**What is asked**: Below are several entries. Transcribe exactly those lines that fall from the one with "Continue the OpenSCAD" through the one with "bmesh.ops.recalc_face_normals(shape, faces=shape.faces)", end lines included.

**Records supplied**:
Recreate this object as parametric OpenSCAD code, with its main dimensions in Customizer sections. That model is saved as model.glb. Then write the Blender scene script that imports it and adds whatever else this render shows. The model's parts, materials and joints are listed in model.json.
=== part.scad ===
* * *
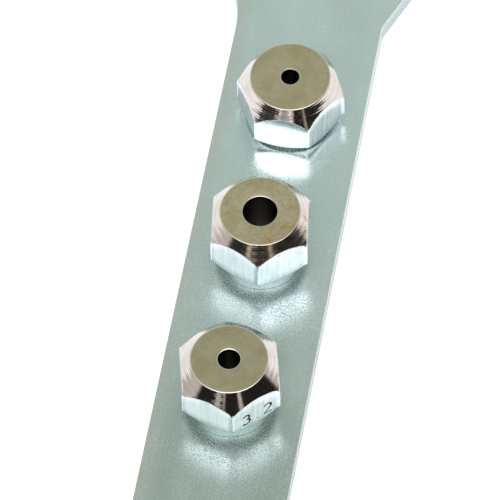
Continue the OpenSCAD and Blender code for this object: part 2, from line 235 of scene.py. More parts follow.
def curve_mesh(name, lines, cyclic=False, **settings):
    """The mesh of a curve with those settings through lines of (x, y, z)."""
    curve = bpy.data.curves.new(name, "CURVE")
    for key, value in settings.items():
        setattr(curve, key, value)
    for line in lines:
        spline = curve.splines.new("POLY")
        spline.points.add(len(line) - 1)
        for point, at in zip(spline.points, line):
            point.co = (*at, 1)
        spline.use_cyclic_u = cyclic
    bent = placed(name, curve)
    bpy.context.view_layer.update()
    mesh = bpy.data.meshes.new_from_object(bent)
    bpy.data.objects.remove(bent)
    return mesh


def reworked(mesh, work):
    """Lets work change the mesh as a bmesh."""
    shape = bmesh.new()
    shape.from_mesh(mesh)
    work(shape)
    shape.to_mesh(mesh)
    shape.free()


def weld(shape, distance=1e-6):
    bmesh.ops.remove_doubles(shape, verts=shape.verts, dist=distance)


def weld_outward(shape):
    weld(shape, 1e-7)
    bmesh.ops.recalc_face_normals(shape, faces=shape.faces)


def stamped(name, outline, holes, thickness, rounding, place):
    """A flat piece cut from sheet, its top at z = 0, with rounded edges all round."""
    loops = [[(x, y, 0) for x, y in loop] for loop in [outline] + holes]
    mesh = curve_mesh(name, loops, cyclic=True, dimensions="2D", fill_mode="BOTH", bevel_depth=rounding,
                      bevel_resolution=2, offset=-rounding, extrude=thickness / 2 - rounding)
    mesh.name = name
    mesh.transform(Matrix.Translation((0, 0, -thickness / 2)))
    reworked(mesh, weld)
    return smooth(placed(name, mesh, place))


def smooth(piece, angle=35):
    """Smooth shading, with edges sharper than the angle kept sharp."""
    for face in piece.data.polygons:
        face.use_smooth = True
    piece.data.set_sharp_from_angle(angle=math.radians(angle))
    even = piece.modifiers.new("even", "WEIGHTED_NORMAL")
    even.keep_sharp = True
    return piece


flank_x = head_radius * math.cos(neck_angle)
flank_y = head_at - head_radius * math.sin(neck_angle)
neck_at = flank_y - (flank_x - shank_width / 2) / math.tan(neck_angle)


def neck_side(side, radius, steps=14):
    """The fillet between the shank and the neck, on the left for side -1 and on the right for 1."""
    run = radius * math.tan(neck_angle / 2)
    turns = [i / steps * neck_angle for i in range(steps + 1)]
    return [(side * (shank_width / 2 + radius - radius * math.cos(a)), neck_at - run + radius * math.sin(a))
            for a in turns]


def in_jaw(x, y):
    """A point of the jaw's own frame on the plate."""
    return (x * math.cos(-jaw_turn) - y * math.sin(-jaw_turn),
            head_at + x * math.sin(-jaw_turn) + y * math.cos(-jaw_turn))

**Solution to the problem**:
Continue the OpenSCAD and Blender code for this object: part 2, from line 235 of scene.py. More parts follow.
def curve_mesh(name, lines, cyclic=False, **settings):
    """The mesh of a curve with those settings through lines of (x, y, z)."""
    curve = bpy.data.curves.new(name, "CURVE")
    for key, value in settings.items():
        setattr(curve, key, value)
    for line in lines:
        spline = curve.splines.new("POLY")
        spline.points.add(len(line) - 1)
        for point, at in zip(spline.points, line):
            point.co = (*at, 1)
        spline.use_cyclic_u = cyclic
    bent = placed(name, curve)
    bpy.context.view_layer.update()
    mesh = bpy.data.meshes.new_from_object(bent)
    bpy.data.objects.remove(bent)
    return mesh


def reworked(mesh, work):
    """Lets work change the mesh as a bmesh."""
    shape = bmesh.new()
    shape.from_mesh(mesh)
    work(shape)
    shape.to_mesh(mesh)
    shape.free()


def weld(shape, distance=1e-6):
    bmesh.ops.remove_doubles(shape, verts=shape.verts, dist=distance)


def weld_outward(shape):
    weld(shape, 1e-7)
    bmesh.ops.recalc_face_normals(shape, faces=shape.faces)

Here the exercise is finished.